For Dasberg, playing Viola opposite Gerlach’s Olivia is poignant. The two were roommates during their first year at Barnard.
“It’s so wonderful that we get to work on this thesis together,” said Dasberg. “We really had this arc of entering Barnard together and being interested in acting, and now we get to do our thesis together.”
In Twelfth Night, Viola and Olivia become involved in a love triangle complicated by mistaken and disguised identities. Dasberg, who spent last spring in Berlin studying experimental theatre, said she found her training helpful for this classical theatrical role.
In Berlin, she studied the Michael Chekhov technique of acting, which is based on creating a character by expressing their wants and intentions through physical gesture. “[Shakespearean language] can be hard to follow for contemporary audiences, so I’m taking a lot of that physical work I’d learned and applying it to classical text, and it’s really exciting,” said Dasberg.
Shakespeare’s language can be difficult for modern audiences to decipher if they are unfamiliar with the play, but by bringing her character alive in a physical way, Dasberg said, she could transcend and complement the language.
The Cast, Behind the Scenes
Sydney Gerlach ’24 — Actor, “Olivia”
When Sydney Gerlach — a double theatre and education major — found out she’d landed the part of Olivia in Twelfth Night and that it would be her performance thesis, she was thrilled. Gerlach, who grew up in San Diego, spent last spring semester in London at the British American Drama Academy, which is an intensive training ground for performers, with a focus on Shakespearean acting.
“Every day I go to rehearsal, it makes my heart sing,” said Gerlach. Her character, Olivia, is a wealthy countess in Illyria whose father and brother have recently died. The character is in deep mourning. During act one, Olivia falls in love with Cesario, who — unbeknownst to Olivia — is Viola disguised as a man.
“There are so many beautiful, different shades and dimensions to this character,” said Gerlach. “That's what I love about Shakespeare. Every character in this play is larger than life. The language is larger than life.”

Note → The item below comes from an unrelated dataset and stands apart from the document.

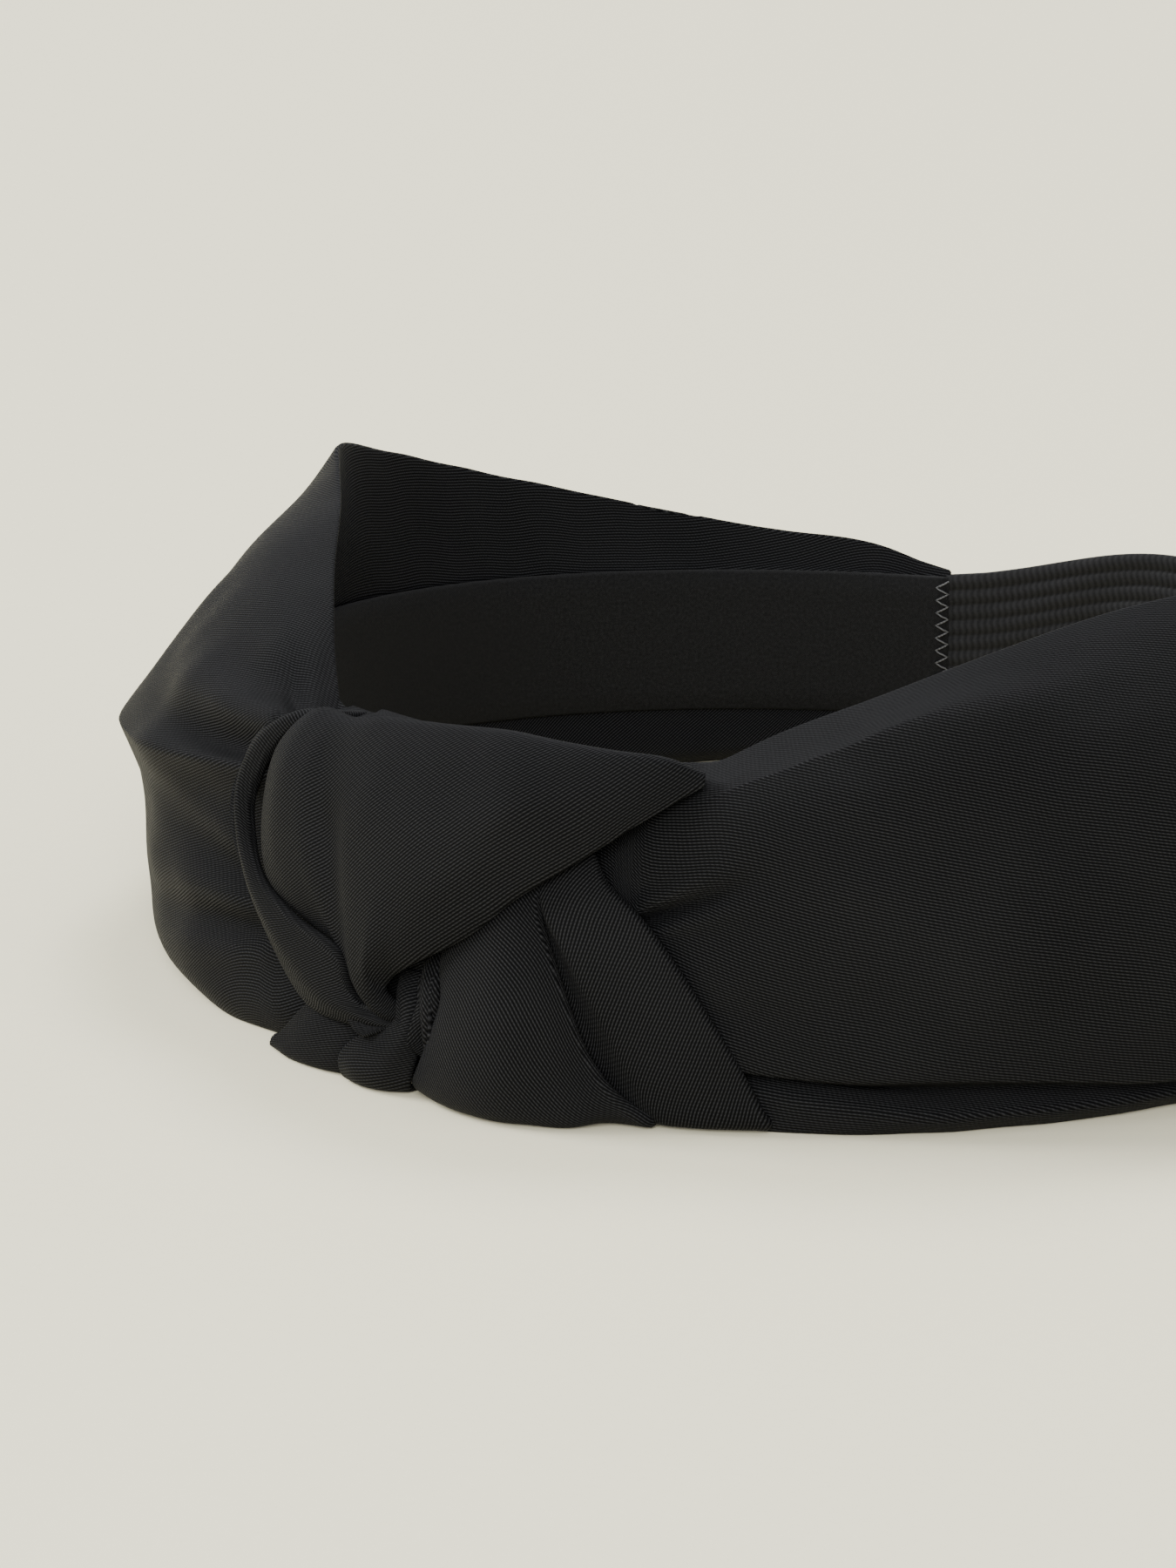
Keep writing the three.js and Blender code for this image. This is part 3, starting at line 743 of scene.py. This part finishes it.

Learning the lines — mostly iambic pentameter verse — took deliberate and concerted effort. The cast worked with a special voice and text coach, and Gerlach embraced the challenge.
“Iambic pentameter is based on a heartbeat; it’s meant to be the purest natural rhythm that humans know,” explained Gerlach.
Eden Segbefia ’23 — Sound Designer
For Eden Segbefia, raised in Durham, North Carolina, a calling to make theatre came early. Their mom is a big fan of the musical Rent.
“I was 3 years old, and she wanted to show me the movie. It was then that I knew I wanted to live in New York and do something with musicals,” said Segbefia, who uses they/them pronouns. “I became obsessed. We did A Chorus Line in high school, and I was operating the [sound] board.”
At Barnard, Segbefia had much on their mind as a scholar. They majored in women’s, gender, and sexuality studies, with a concentration in feminist/intersectional science and technology studies. (This past January, they published a scholarly journal article about Afro-Diasporic spiritual concepts as a framework to disrupt the hierarchies imposed by Christian colonialism.)
But Segbefia had also chosen a theatre course in sound design as an elective — and something powerful clicked.
“Immediately, I locked in. This is my thing,” said Segbefia. “Every semester, minus one, I sound designed for a production.”
Twelfth Night is Segbefia’s first professional theatrical assignment. “Because I am nonbinary and identify as queer, I love that this is my first introduction to Shakespeare,” they said. “Gender play is there — I think that’s really exciting, and I want that to come across in my sound design.”
As part of their work on Twelfth Night, Segbefia has composed a few songs, which has led them to want to take voice lessons. “I really like composing and want to learn more and more and get more into it. I am definitely a budding composer,” said Segbefia.
Segbefia is also working on an off-Broadway show this month, Partnership, with the Mint Theater Company.